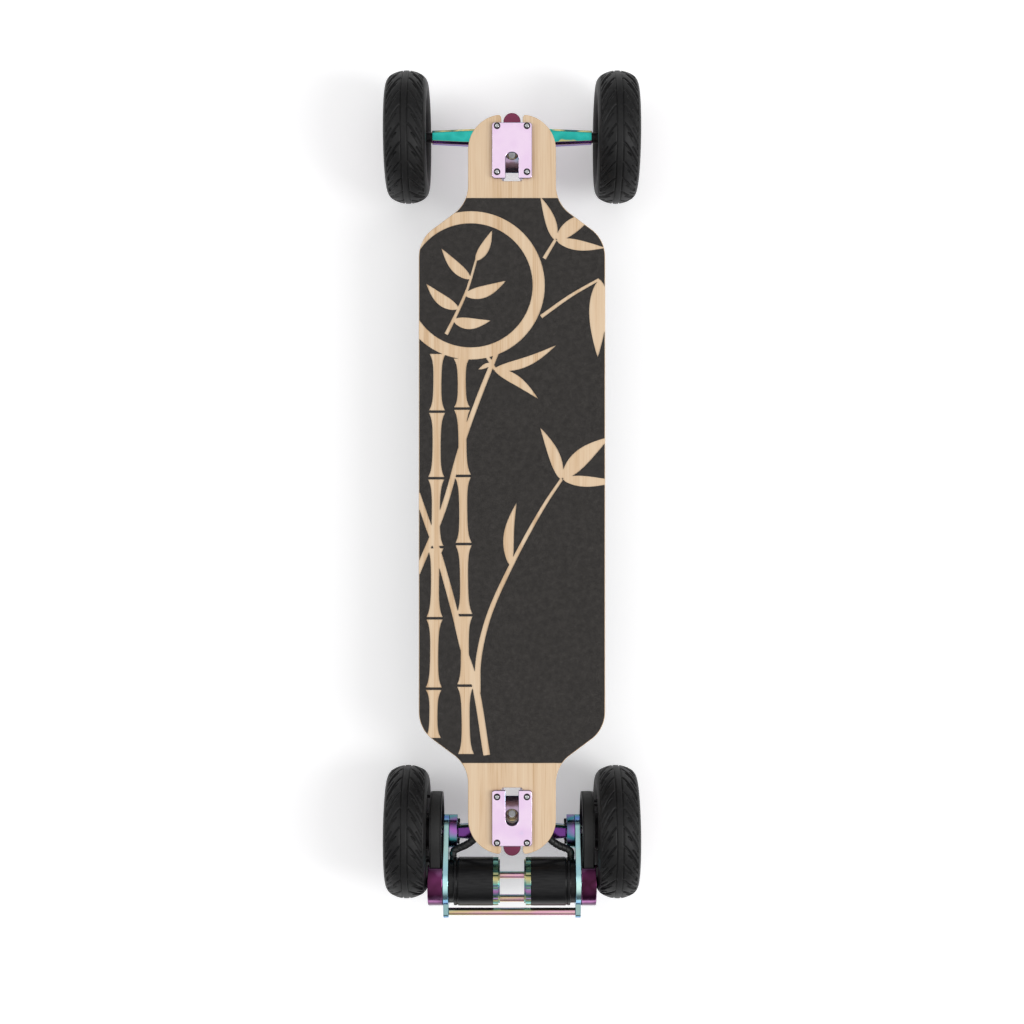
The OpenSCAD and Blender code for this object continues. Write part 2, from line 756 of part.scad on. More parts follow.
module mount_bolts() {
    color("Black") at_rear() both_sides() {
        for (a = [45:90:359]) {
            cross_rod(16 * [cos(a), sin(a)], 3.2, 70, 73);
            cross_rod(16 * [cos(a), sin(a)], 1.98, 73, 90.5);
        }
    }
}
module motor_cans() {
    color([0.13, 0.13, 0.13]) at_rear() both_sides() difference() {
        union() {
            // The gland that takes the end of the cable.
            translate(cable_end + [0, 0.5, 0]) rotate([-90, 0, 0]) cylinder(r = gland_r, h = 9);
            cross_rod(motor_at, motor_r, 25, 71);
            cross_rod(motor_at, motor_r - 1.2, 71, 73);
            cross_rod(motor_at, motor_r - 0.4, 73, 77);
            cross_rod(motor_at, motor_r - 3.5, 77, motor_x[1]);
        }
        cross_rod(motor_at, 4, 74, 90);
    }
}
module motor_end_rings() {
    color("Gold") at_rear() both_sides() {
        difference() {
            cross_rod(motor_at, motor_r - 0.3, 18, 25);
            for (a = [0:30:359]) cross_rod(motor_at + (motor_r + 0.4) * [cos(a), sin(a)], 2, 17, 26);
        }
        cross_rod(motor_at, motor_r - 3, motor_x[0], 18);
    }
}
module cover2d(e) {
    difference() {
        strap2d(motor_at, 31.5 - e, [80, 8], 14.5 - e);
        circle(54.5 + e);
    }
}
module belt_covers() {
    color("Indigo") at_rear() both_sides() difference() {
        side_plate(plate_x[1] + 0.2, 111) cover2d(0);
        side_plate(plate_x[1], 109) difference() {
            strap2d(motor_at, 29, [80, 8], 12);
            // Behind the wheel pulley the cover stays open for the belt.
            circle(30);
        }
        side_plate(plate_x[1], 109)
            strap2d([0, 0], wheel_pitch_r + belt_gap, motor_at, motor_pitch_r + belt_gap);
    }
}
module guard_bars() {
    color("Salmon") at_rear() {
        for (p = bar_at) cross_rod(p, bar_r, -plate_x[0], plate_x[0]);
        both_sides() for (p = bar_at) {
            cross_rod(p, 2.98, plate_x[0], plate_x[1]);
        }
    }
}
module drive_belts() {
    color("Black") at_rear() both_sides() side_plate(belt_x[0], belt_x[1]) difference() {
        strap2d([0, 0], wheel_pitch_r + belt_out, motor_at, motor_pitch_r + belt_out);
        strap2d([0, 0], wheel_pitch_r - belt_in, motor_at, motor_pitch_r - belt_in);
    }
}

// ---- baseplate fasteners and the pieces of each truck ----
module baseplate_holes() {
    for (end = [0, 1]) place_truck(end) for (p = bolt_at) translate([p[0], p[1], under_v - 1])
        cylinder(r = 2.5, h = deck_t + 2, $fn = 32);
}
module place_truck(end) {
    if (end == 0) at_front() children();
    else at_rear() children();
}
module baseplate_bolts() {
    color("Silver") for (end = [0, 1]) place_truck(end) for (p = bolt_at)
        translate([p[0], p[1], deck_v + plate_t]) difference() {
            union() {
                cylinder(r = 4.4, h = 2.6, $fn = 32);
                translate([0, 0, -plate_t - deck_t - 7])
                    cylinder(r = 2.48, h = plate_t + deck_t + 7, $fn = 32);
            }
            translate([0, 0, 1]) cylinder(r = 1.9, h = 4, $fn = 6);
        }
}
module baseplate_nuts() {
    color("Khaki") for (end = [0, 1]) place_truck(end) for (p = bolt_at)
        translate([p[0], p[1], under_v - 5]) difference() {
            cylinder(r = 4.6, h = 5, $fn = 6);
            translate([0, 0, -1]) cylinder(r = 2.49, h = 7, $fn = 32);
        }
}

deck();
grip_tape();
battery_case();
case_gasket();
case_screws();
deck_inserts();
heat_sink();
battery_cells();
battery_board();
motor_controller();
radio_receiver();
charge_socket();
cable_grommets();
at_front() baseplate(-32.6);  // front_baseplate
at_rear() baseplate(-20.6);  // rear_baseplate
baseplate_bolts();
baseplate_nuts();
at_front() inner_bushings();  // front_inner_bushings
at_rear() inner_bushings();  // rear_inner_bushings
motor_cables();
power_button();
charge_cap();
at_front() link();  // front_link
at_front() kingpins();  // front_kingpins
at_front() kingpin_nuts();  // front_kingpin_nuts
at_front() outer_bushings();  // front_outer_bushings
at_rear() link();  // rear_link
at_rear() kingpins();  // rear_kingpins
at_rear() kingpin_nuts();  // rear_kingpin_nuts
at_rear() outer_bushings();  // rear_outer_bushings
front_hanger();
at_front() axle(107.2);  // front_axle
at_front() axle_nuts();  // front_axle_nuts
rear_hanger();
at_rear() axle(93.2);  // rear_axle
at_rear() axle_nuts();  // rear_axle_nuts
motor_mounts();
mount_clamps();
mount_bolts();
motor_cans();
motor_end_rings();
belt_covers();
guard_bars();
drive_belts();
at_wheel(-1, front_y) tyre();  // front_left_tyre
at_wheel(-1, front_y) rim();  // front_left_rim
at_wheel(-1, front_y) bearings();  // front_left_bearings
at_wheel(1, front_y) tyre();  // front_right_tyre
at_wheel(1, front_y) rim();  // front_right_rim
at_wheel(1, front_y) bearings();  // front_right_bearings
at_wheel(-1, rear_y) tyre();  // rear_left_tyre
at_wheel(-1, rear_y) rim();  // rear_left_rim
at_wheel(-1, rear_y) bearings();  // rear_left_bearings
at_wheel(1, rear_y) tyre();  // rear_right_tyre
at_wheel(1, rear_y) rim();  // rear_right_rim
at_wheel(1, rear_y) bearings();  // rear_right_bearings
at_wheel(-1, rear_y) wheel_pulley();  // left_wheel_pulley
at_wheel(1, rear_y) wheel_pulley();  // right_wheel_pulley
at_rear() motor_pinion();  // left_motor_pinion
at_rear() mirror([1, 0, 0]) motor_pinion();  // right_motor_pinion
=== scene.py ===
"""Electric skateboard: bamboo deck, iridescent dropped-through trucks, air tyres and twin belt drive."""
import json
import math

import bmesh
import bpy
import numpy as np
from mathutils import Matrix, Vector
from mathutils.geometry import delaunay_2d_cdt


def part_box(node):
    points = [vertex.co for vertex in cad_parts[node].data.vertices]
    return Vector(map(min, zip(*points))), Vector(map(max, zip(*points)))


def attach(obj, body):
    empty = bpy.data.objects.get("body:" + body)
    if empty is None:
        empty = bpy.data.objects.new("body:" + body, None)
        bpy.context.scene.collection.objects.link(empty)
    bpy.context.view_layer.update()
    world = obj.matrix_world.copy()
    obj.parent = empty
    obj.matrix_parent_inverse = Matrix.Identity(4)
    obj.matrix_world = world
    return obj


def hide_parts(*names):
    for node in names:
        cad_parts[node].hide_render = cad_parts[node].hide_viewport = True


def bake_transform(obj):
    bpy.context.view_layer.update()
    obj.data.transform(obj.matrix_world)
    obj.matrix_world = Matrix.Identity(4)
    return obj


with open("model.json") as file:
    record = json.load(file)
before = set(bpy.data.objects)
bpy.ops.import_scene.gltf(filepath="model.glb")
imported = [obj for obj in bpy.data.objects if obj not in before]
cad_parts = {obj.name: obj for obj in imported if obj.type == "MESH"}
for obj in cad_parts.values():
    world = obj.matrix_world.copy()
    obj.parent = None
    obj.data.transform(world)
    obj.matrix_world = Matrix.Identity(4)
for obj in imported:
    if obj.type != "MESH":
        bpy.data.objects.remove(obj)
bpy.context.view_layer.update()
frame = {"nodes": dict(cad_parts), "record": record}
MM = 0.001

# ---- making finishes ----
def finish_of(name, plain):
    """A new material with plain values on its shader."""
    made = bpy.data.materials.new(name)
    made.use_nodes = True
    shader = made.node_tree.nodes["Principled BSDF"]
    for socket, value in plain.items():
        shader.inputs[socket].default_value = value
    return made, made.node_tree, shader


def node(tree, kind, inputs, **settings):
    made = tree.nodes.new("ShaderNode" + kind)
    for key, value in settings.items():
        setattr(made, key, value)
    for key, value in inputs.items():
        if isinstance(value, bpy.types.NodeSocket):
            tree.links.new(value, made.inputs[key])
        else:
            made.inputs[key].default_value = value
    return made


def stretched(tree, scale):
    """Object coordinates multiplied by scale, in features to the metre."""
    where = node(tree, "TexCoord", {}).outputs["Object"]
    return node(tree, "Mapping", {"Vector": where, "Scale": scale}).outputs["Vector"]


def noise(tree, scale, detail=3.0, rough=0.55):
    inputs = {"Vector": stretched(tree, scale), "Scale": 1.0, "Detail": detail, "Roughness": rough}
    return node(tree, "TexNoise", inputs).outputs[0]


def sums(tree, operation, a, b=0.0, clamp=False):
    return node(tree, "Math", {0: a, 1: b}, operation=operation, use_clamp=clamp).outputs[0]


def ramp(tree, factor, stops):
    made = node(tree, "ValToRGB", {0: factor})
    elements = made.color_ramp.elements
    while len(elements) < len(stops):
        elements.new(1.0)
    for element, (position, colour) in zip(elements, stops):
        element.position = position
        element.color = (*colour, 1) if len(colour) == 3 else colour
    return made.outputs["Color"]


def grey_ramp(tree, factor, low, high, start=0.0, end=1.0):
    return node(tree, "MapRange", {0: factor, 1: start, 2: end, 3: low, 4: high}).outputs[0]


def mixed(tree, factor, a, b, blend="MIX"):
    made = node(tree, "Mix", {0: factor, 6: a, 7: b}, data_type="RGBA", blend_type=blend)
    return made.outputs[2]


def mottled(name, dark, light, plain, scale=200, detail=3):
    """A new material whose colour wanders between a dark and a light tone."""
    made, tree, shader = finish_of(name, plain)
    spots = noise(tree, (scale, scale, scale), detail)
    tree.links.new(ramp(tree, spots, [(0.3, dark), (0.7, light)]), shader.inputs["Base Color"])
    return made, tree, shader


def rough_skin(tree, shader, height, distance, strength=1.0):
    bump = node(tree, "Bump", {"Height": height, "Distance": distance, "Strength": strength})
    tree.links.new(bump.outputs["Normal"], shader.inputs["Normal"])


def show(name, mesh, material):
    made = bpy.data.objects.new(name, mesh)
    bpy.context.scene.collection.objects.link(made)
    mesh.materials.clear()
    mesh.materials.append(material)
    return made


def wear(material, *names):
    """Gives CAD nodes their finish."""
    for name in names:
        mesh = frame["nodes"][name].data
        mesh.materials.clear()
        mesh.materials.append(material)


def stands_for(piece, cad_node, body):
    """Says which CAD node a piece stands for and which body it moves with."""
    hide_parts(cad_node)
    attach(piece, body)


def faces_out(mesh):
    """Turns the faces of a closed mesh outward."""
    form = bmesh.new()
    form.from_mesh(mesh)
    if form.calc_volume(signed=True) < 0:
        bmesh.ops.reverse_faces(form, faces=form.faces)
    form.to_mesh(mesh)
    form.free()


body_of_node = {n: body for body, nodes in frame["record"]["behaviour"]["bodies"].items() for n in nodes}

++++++

Begin at the line that has "obj.matrix_parent_inverse = Matrix.Identity(4)"; stop after the line that has "imported = [obj". Copy every line in that span exactly.

    obj.matrix_parent_inverse = Matrix.Identity(4)
    obj.matrix_world = world
    return obj


def hide_parts(*names):
    for node in names:
        cad_parts[node].hide_render = cad_parts[node].hide_viewport = True


def bake_transform(obj):
    bpy.context.view_layer.update()
    obj.data.transform(obj.matrix_world)
    obj.matrix_world = Matrix.Identity(4)
    return obj


with open("model.json") as file:
    record = json.load(file)
before = set(bpy.data.objects)
bpy.ops.import_scene.gltf(filepath="model.glb")
imported = [obj for obj in bpy.data.objects if obj not in before]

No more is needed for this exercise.